**RECORDED DATA**
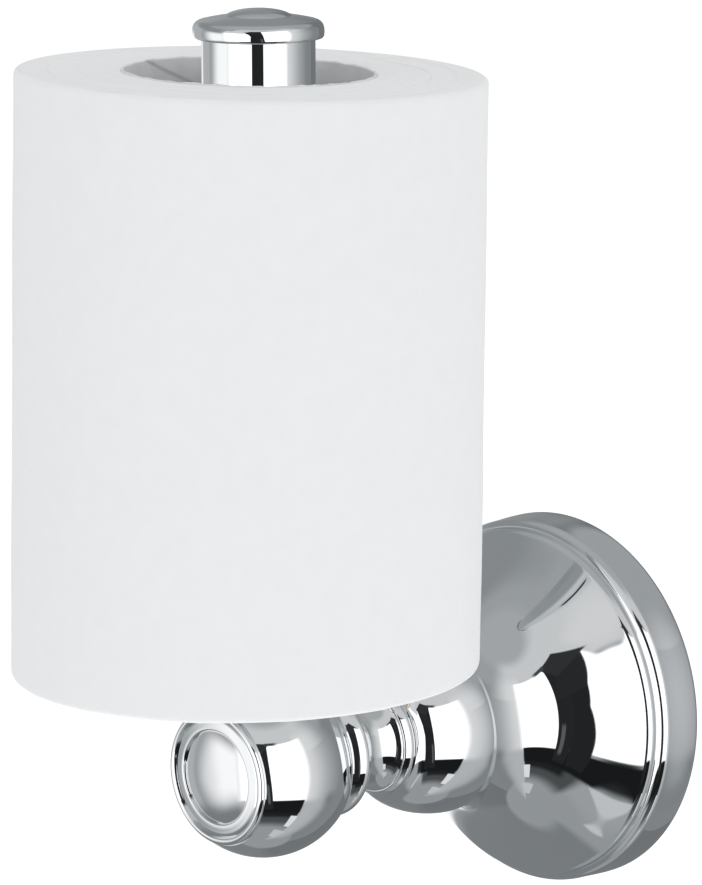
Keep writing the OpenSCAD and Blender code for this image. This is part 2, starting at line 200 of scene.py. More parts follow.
class Layout:
    """Places along the arm and up the post, in millimetres, worked out from the sizes."""

    FIT = 0.1
    SHANK = 0.3
    BACK_ROUND = 1.2
    WAIST_BACK = 16.65
    NECK_SOLID = 21
    NUT_FLATS, NUT_FREE = 13, 3.71
    HEAD_BACK = 6
    HUB_SINK = 0.5
    ROLL_GAP = 0.2

    def __init__(self, sizes, roll):
        self.flange_r = mm(sizes.flange_d) / 2
        self.ball_r = mm(sizes.ball_d) / 2
        self.post_r = mm(sizes.post_d) / 2
        self.bolt_r = 4.0
        self.hole_r = self.bolt_r + self.SHANK
        self.register_r = 6.0
        self.register_len = 1.5
        self.reach = mm(sizes.reach)
        self.bead_r = mm(sizes.bead_d) / 2
        ball_back_r = self.bead_r + 0.1
        self.ball_back = self.reach - math.sqrt(self.ball_r ** 2 - ball_back_r ** 2)
        self.collar_front = self.ball_back - mm(sizes.bead_w)
        self.neck_mouth = self.collar_front - mm(sizes.collar_len)
        self.waist = (mm(sizes.waist_d) / 2, self.neck_mouth - self.WAIST_BACK)
        self.ball_front_r = mm(sizes.end_cap_d) / 2 + 0.15
        self.ball_front = self.reach + math.sqrt(self.ball_r ** 2 - self.ball_front_r ** 2)
        self.head_seat = self.reach - self.HEAD_BACK
        self.head_room_r = 7.0
        self.plug_r = 9.5
        self.plug_len = 4.0
        self.plug_room = self.ball_front - self.plug_len - 0.2
        self.nut_seat = self.neck_mouth - self.NECK_SOLID
        self.nut_room_r = self.NUT_FLATS / math.sqrt(3) + self.NUT_FREE
        self.plate_bore_r = self.flange_r - mm(sizes.flange_wall)
        self.socket_depth = 6.5
        self.grub_y = 3.4
        self.grub_r = 2.5
        self.hub_seat = math.sqrt(self.ball_r ** 2 - self.post_r ** 2) - self.HUB_SINK
        self.disc_under = self.ball_r + 0.1
        self.disc_top = self.disc_under + mm(sizes.disc_h)
        self.tube_bore_r = self.post_r - mm(sizes.post_wall)
        self.roll_foot = self.disc_top + self.ROLL_GAP
        self.core_r = mm(roll.core_bore) / 2 + mm(roll.core_wall)


def bell_foot(sizes, at):
    """Where the bell leaves the rim's bead."""
    return (at.flange_r - 2.5, mm(sizes.bell_start) + 0.4)


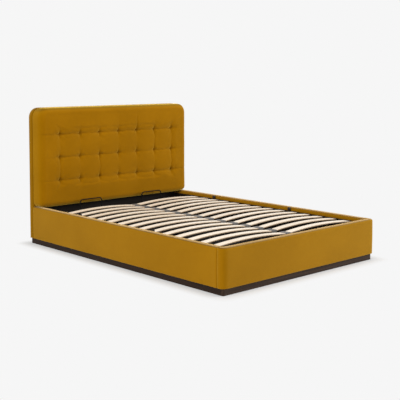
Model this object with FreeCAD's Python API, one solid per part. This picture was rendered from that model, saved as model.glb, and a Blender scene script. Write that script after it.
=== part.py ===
import FreeCAD, Part
import math
import os

# Ottoman bed with an upholstered base, a tufted headboard and a lifting slatted platform.
# X runs across the bed, +Y towards the headboard, +Z up. The origin lies on the floor under
# the middle of the bed. All lengths are in millimetres.

# Whole bed
bed_width = 1490.0
bed_length = 2140.0
headboard_height = 1048.0
rail_top_height = 288.0
rail_thickness = 58.0
cover_thickness = 5.0
rail_edge_radius = 9.0
foot_corner_radius = 40.0

# Plinth
plinth_height = 44.0
plinth_inset = 16.0
plinth_back_inset = 4.0
plinth_thickness = 18.0
plinth_corner_radius = 12.0

# Headboard backing panel
backing_depth = 51.0
backing_corner_radius = 75.0
backing_edge_radius = 12.0

# Tufted pad on the front of the backing
pad_depth = 116.0
pad_side_inset = 12.0
pad_top_inset = 1.0
pad_rail_gap = 3.0
pad_top_corner_radius = 74.0
pad_bottom_corner_radius = 38.0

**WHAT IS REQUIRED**
Return nothing but the lines from the start of the listing above through the line containing "ROLL_GAP = 0.2", exactly as given.

**SOLVED EXERCISE**
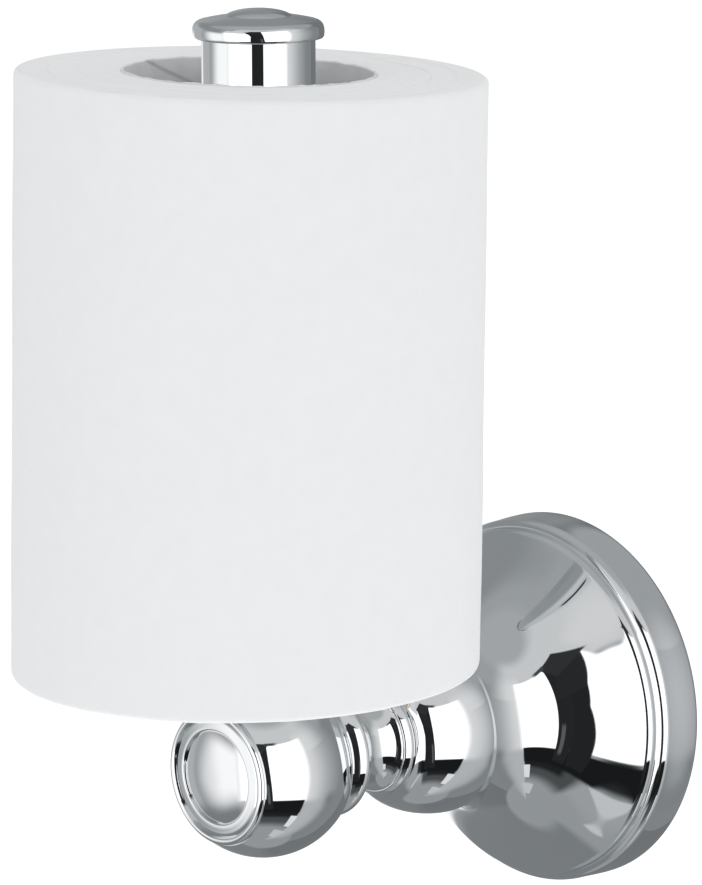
Keep writing the OpenSCAD and Blender code for this image. This is part 2, starting at line 200 of scene.py. More parts follow.
class Layout:
    """Places along the arm and up the post, in millimetres, worked out from the sizes."""

    FIT = 0.1
    SHANK = 0.3
    BACK_ROUND = 1.2
    WAIST_BACK = 16.65
    NECK_SOLID = 21
    NUT_FLATS, NUT_FREE = 13, 3.71
    HEAD_BACK = 6
    HUB_SINK = 0.5
    ROLL_GAP = 0.2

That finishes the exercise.